Northview’s residential portfolio maintains an occupancy rate of 93%. On top of that, its payout ratio is only 67%. So, shareholders can enjoy a safe 9.6% yield while they patiently wait for its price appreciation.

Fool contributor Kay Ng owns shares of Northview Apartment REIT.

Karen Thomas: Northland Power Inc. (TSX:NPI)

Investors can view Northland Power as a “safer” way to play the clean energy investment theme, a theme that one can reasonably expect to be very profitable for those investors who invest in it. Northland Power has been around since 1987, and is a diversified producer of solar, wind and thermal power.

The future looks bright for the company, as capital spending will decrease in 2017 and bring with it a lower payout ratio, and as the company’s exposure to clean energy will increase dramatically. On top of the potential upside to the stock, investors are rewarded with a dividend yield of north of 6%.
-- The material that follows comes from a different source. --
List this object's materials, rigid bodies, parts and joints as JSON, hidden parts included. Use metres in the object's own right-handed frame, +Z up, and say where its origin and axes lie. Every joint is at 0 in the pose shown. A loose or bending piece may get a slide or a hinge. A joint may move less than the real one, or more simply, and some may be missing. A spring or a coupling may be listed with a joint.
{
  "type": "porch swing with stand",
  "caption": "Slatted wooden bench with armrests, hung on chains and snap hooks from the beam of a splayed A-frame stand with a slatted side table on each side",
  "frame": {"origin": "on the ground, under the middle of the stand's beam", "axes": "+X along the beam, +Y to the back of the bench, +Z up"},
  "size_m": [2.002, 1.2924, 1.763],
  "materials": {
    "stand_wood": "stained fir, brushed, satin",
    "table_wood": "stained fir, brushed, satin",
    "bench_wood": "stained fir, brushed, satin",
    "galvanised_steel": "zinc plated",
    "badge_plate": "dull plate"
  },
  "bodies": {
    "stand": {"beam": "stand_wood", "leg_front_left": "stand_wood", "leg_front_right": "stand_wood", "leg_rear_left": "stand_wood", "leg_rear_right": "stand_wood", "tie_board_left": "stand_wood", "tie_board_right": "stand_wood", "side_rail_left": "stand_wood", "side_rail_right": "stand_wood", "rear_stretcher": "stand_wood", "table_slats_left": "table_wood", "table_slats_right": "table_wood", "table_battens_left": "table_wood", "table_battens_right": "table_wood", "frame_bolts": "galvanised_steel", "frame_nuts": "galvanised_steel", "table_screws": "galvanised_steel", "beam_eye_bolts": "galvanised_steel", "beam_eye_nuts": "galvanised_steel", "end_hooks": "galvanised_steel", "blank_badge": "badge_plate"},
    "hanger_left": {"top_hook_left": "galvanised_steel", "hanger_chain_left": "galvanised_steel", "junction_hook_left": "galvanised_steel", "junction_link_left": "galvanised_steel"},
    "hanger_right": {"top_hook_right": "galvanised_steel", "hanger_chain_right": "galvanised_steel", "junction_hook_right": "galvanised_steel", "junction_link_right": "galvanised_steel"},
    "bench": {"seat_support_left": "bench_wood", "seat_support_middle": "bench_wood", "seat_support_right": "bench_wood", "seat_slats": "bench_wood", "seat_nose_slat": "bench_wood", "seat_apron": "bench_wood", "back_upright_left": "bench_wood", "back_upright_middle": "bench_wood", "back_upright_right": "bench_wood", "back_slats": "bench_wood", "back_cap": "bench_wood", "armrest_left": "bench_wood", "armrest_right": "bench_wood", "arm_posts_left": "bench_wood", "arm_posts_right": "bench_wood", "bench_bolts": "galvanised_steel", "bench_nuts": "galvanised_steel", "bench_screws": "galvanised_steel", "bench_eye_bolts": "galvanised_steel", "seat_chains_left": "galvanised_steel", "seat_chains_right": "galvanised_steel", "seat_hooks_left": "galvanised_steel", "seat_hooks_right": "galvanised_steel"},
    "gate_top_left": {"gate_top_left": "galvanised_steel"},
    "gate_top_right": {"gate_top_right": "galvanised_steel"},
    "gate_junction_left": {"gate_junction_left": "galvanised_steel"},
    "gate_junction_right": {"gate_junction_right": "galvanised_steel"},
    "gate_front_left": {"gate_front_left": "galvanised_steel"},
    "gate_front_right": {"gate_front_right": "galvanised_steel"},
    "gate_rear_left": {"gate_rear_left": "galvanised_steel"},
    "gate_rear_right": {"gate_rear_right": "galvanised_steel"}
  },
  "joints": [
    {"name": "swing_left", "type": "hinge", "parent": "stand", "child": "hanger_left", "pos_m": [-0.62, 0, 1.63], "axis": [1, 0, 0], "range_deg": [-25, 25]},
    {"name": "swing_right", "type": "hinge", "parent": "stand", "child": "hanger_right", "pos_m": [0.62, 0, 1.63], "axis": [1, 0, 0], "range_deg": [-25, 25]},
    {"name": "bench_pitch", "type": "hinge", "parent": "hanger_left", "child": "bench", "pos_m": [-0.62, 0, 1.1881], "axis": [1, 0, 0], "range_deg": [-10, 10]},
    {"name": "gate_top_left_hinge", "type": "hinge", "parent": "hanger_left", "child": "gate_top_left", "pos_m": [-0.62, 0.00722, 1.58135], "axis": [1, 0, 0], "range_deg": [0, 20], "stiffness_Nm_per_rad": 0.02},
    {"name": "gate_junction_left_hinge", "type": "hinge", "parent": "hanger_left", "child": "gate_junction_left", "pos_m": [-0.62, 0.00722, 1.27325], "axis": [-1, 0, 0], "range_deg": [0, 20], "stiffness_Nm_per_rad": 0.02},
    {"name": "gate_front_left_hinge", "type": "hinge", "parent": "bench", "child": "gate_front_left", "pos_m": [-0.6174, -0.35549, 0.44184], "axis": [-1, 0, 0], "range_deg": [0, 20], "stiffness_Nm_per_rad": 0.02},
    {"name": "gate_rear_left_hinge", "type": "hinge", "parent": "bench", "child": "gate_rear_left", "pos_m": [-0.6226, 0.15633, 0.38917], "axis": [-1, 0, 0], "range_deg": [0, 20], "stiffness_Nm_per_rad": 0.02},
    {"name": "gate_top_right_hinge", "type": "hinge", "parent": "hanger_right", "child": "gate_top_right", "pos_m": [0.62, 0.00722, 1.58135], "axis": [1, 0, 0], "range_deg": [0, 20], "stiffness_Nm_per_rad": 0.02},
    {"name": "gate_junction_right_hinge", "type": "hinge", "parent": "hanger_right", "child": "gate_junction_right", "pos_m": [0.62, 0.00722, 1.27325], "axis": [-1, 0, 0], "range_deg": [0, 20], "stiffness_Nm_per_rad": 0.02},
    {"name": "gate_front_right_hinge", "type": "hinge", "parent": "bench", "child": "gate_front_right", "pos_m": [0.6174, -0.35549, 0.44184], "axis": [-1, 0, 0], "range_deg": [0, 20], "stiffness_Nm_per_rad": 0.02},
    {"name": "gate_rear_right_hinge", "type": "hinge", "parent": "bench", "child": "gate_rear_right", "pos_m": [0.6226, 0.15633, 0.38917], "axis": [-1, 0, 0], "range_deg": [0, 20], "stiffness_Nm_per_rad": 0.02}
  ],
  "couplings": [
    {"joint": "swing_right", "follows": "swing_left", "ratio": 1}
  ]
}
Fool contributor Karen Thomas owns shares of Northland Power Inc.

Jacob Donnelly: Telus Corporation (TSX:T)(NYSE:TU)

Despite concerns about competition, I also believe that Telus Corporation (TSX:T)(NYSE:TU) is the top stock for investors right now. The stock has been hammered down over the past few months, making the stock incredibly attractive.

Across the board, Telus is seeing growth in its multiple products. It added 26,000 new television customers in its last quarter whereas other telecoms lost subscribers. Its wireless business has seen a 3% increase in subscribers year-over-year.

All of this has allowed the company to pay a 4.5% yield, which is $0.44 per quarter. I expect the dividend to continue rising since the payout ratio is at 70%, which is in the middle of the company’s desired range of 65-75%.

Fool contributor Jacob Donnelly does not own shares in this company.